The wires are held in a very precise position during the operation because they are oriented with the retainers 15 and 16. The retainers are used for handling and orienting the wires. The movement of the retainers or terminal boards can be accomplished quite easily by using fixtures that hold the retainers once they are removed from their stations where operations are taking place, and once the laser stripping has occurred, the entire lead wire assembly can then be placed into a fixtured process for further use as desired.
The molded material 41 not only provides for an insulation, but helps hold the wires in a bundle, so that they can be handled quite easily without fear of scraping off insulation or breaking them.

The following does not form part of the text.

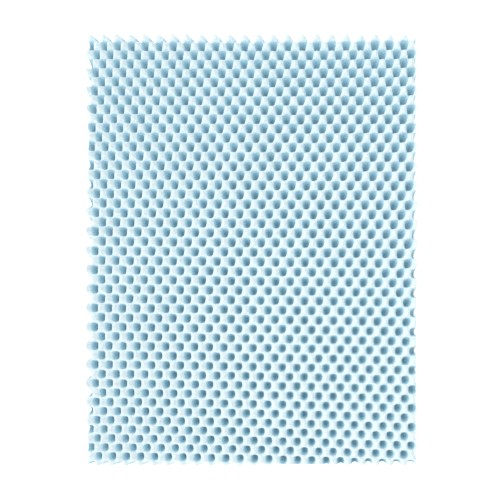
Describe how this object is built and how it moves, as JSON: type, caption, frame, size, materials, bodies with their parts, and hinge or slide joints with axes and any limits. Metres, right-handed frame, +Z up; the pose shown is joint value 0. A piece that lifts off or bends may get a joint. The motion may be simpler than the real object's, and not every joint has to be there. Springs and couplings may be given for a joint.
{
  "type": "mattress topper",
  "caption": "Flat rectangular mattress topper of convoluted foam, with staggered peaks and pits on top and a flat underside.",
  "frame": {"origin": "middle of the flat underside, which rests on the mattress", "axes": "+X across the bed to the right, +Y along the bed from foot to head, +Z up through the peaks"},
  "size_m": [1.524, 1.984, 0.076],
  "materials": {
    "foam": "pale blue open-cell foam, matte, with fine pores"
  },
  "bodies": {
    "root": {"topper": "foam"}
  },
  "joints": []
}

The process thus requires simple apparatus for carrying out, and as shown in FIG. 8 includes the distinct steps of locating the wire end retainers as shown in the box 55, applying the wires as shown by the step 56, which would be applying the wires to the end retainers in a desired orientation and precisely positioned; holding the wire end retainers and then twisting the assembly as shown by step 57; applying insulation at clamping locations such as that shown by step 58; and stripping the exposed wires in desired regions, as explained using laser stripping which is a simple precise way of obtaining stripping which is represented by step 59. The multiple wire lead assembly can be further processed as desired, and as represented at 60 the end retainers can be held in a fixture, such as a robot fixture, moved to a proper location and connected to circuits in the stripped regions as represented at 61; and then the end retainers are trimmed off by cutting the wires at locations between the connections to the circuits and the end retainers, as represented at 62.